[Begin DATA SHOWN]

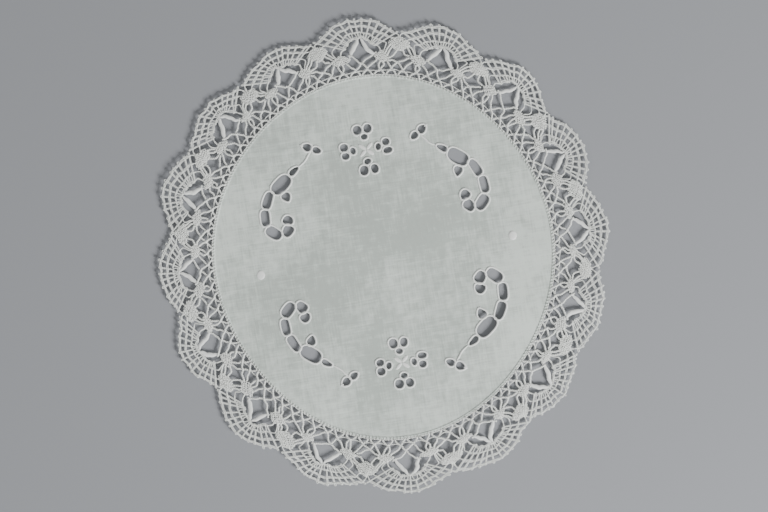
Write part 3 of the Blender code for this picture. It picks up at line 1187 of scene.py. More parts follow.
@dataclass(frozen=True)
class Leaves:
    """The leaf tallies of each repeat: a weaver wrapped to and fro over long threads.

    Each leaf hangs between two twisted ends, which run into the fan and into the spider. Its tips
    have the share tip_wide of its width and tip_high of its height, and each wrap is a rib.
    """

    pinning: Pinning
    thread: Thread
    sides: int = 12
    rings: int = 68
    high_mm: float = 0.66
    height_mm: float = 0.62
    tip_wide: float = 0.3
    tip_high: float = 0.55
    fullness: float = 0.6
    blunt: float = 0.01
    rib_mm: float = 0.54
    rib_wide: float = 0.07
    rib_high: float = 0.2
    end_share: float = 0.035
    core_share: float = 0.1
    core_samples: int = 36
    core_below_mm: float = 0.1
    uneven_wide: float = 0.12
    uneven_bow_mm: float = 0.3
    seed: int = 9

    def middle_line(self, index: int, leaf: LeafShape, share: np.ndarray) -> np.ndarray:
        """Draw a leaf's middle line: straight from end to end, bowed by a sine.

        Args:
            index: The scallop's row in SCALLOPS.
            leaf: The leaf.
            share: Places along it, 0 at its top and 1 at its foot.

        Returns:
            Points of shape (n, 2), in millimetres.
        """
        top, foot = np.array(leaf.top), np.array(leaf.foot)
        aside = unit_length(np.array([foot[1] - top[1], top[0] - foot[0]]))
        bow = leaf.bow_mm * np.sin(math.pi * share)
        line = top + share[:, None] * (foot - top) + bow[:, None] * aside
        return self.pinning.in_repeat(index, line[:, 0], line[:, 1])

    def worked(self, leaf: LeafShape, hand: np.random.Generator) -> LeafShape:
        """Make a leaf as it comes out in one repeat: a little wider, and bowed its own way.

        Args:
            leaf: The pattern's leaf.
            hand: Decides how it comes out.

        Returns:
            The leaf as worked.
        """
        wide, bow = hand.uniform(-1.0, 1.0, 2)
        wide_mm = leaf.wide_mm * (1.0 + self.uneven_wide * wide)
        return leaf._replace(wide_mm=wide_mm, bow_mm=leaf.bow_mm + self.uneven_bow_mm * bow)

    def body(self, index: int, leaf: LeafShape) -> Patch:
        """Carry a flat oval along a leaf, widest in the middle, with a rib for each wrap.

        Its width grows from the tips as a power of a sine. A rib is a cosine of the length run,
        half a turn later on one side.

        Args:
            index: The scallop's row in SCALLOPS.
            leaf: The leaf.

        Returns:
            The leaf's surface.
        """
        share = np.linspace(0.0, 1.0, self.rings)
        along = self.end_share + (1.0 - 2.0 * self.end_share) * share
        path = self.pinning.laid(self.middle_line(index, leaf, along), self.height_mm)
        run = length_along(path)[:, None]
        turn = TAU * np.arange(self.sides) / self.sides
        rib = np.cos(TAU * run / self.rib_mm + math.pi * (np.cos(turn) > 0.0))
        swell = np.sin(math.pi * np.clip(share, self.blunt, 1.0 - self.blunt))[:, None] ** self.fullness
        wide = (self.tip_wide + (1.0 - self.tip_wide) * swell) * (1.0 + self.rib_wide * rib)
        high = (self.tip_high + (1.0 - self.tip_high) * swell) * (1.0 + self.rib_high * rib)
        half_wide, half_high = 0.5 * leaf.wide_mm * MM, 0.5 * self.high_mm * MM
        return tube(path * MM, half_wide * wide, half_high * high, self.sides)

    def surface(self) -> Patch:
        """Make both leaves of every repeat, with their twisted ends.

        Returns:
            The surface of all the leaves.
        """
        patches = []
        share = np.linspace(-self.core_share, 1.0 + self.core_share, self.core_samples)
        hand = np.random.default_rng(self.seed)
        for index in REPEATS:
            for given in LEAVES.values():
                leaf = self.worked(given, hand)
                patches.append(self.body(index, leaf))
                core = self.middle_line(index, leaf, share)
                height = self.height_mm - self.core_below_mm
                patches += self.thread.pair(self.pinning.laid(core, height))
        return joined(patches)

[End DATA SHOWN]

> _AIM_
The lines from the top of the data above down to the line containing "over long threads." are to be copied exactly; no other line should appear.

> _WORKED SOLUTION_
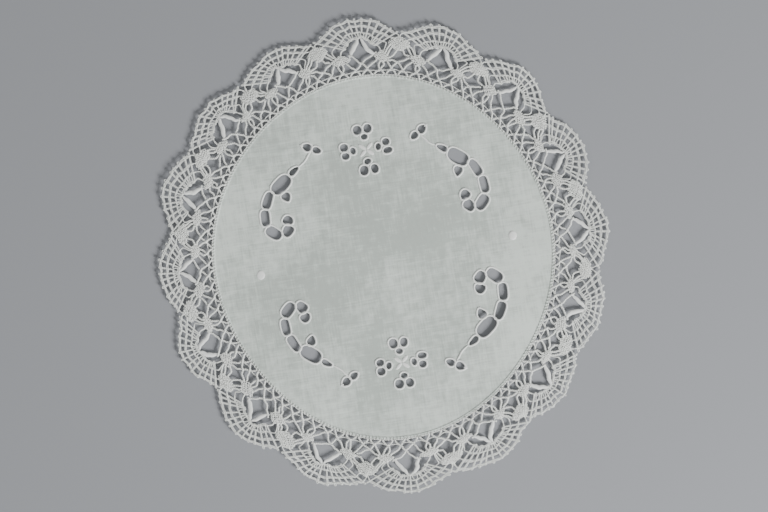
Write part 3 of the Blender code for this picture. It picks up at line 1187 of scene.py. More parts follow.
@dataclass(frozen=True)
class Leaves:
    """The leaf tallies of each repeat: a weaver wrapped to and fro over long threads.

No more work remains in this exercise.